_Task to carry out_: What is the count of lines in the listing below that hold the string "part"? Reply with that number alone.

_Dataset content_:
········
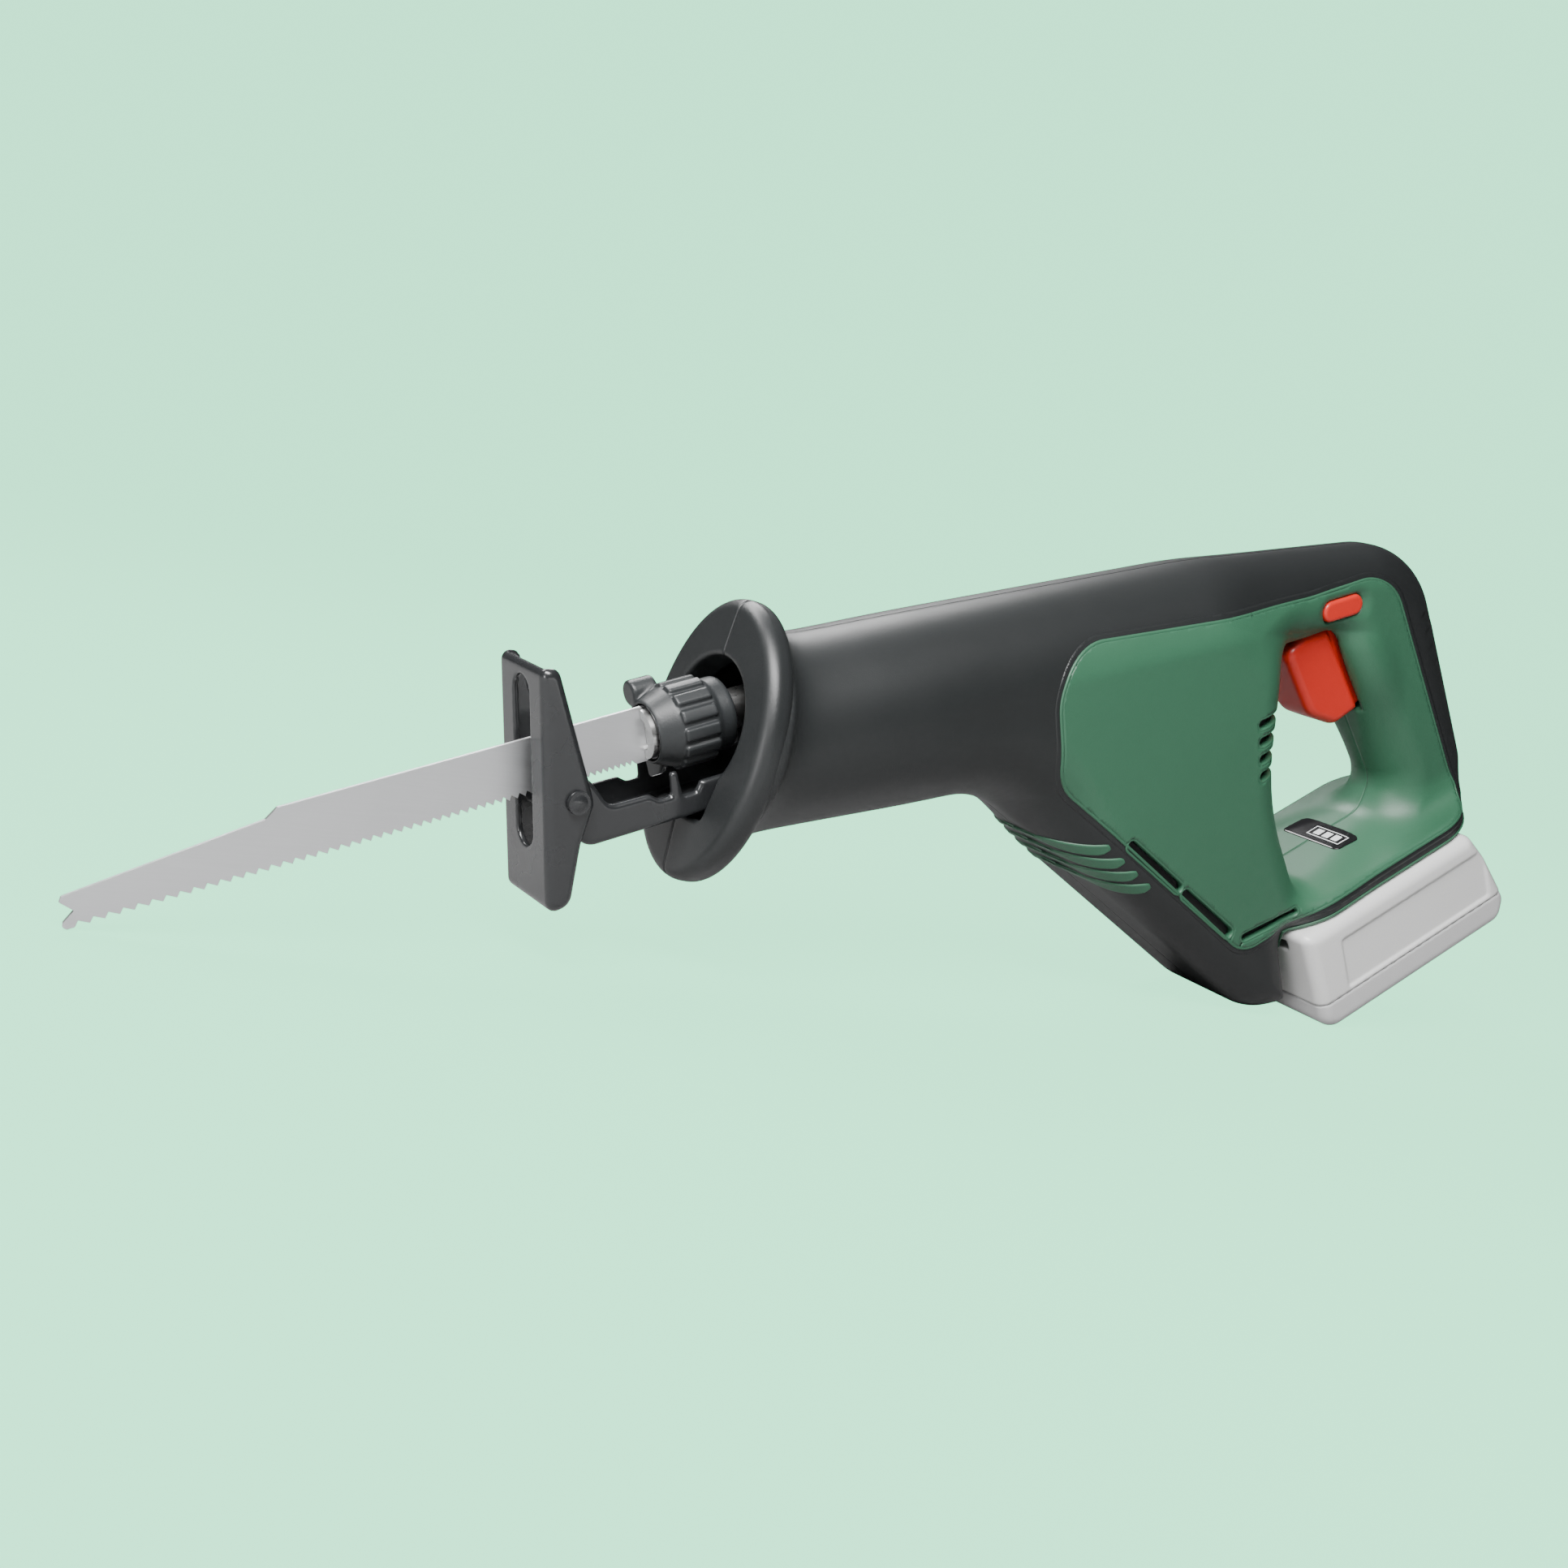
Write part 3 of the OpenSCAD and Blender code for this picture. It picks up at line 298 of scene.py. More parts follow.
def cut_patch(field, points, faces, keep, lift=0.0):
    """The part of a surface where keep(x, z) < 0, with its edge moved onto keep = 0, then lifted off by lift."""
    value = keep(points[:, 0], points[:, 2])
    near = (np.abs(value[faces]) < 4).any(axis=1)
    quads = [f for f in faces[~near] if value[f[0]] < 0]
    close = faces[near]
    tris = np.vstack([close[:, [0, 1, 2]], close[:, [0, 2, 3]]])
    snap = np.zeros(len(points), bool)
    for a, b in ((0, 1), (1, 2), (2, 0)):
        i, j = tris[:, a], tris[:, b]
        crossing = value[i] * value[j] < 0
        first = np.abs(value[i]) < np.abs(value[j])
        snap[i[crossing & first]] = True
        snap[j[crossing & ~first]] = True
    p = points.copy()
    h, least_slope, most_shift = 0.05, 0.12, 1.5
    for _ in range(3):
        x, z = p[snap, 0], p[snap, 2]
        now = keep(x, z)
        gx = (keep(x + h, z) - keep(x - h, z)) / (2 * h)
        gz = (keep(x, z + h) - keep(x, z - h)) / (2 * h)
        size = np.maximum(gx**2 + gz**2, 0.2)
        p[snap, 0] -= now * gx / size
        p[snap, 2] -= now * gz / size
        q = p[snap]
        slope = (field(q[:, 0], q[:, 1] + h, q[:, 2]) - field(q[:, 0], q[:, 1] - h, q[:, 2])) / (2 * h)
        steep = np.abs(slope) > least_slope
        shift = np.where(steep, field(*q.T) / np.where(steep, slope, 1), 0)
        p[snap, 1] -= np.clip(shift, -most_shift, most_shift) * (np.abs(q[:, 1]) > 0.3)
    value = np.where(snap, 0, value)
    kept = [f for f in tris if value[f].min() < 0 and value[f].max() <= 0]
    p, polys = used_only(p, quads + kept)
    if lift:
        g = gradient(field, p)
        seam = np.abs(p[:, 1]) < 1e-6
        g[seam, 1] = 0
        p = p + lift * g / np.linalg.norm(g, axis=1)[:, None]
    return p, polys


def flank(field, x, z, far=44.0):
    """Points of the surface on the +Y side at the given x and z, and the outward directions there."""
    y = np.full(len(x), far)
    for _ in range(90):
        d = field(x, y, z)
        y = y - np.where(d > 0.01, np.minimum(d * 0.9, 1.2), 0)
    p = np.stack([x, np.maximum(y, 0.0), z], axis=1)
    g = gradient(field, p)
    return p, g / np.linalg.norm(g, axis=1)[:, None]


def ribbon(field, line, rows, step=1.0):
    """A strip along a closed line on the flank. rows are (distance inside the line, height over the surface)."""
    line = walk(line, step)
    ahead = np.roll(line, -1, axis=0) - np.roll(line, 1, axis=0)
    ahead /= np.hypot(*ahead.T)[:, None]
    inward = np.stack([ahead[:, 1], -ahead[:, 0]], axis=1)
    x, z = line.T
    area = 0.5 * np.sum(x * np.roll(z, -1) - np.roll(x, -1) * z)
    if area > 0:
        inward = -inward
    points = []
    for distance, height in rows:
        at = line + inward * distance
        p, g = flank(field, at[:, 0], at[:, 1])
        points.append(p + g * height)
    n, m = len(line), len(rows)
    ways = 1 if area < 0 else -1
    faces = [[r * n + i, r * n + (i + 1) % n, (r + 1) * n + (i + 1) % n, (r + 1) * n + i][::ways]
             for r in range(m - 1) for i in range(n)]
    return np.vstack(points), faces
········
_Result of this task_: 2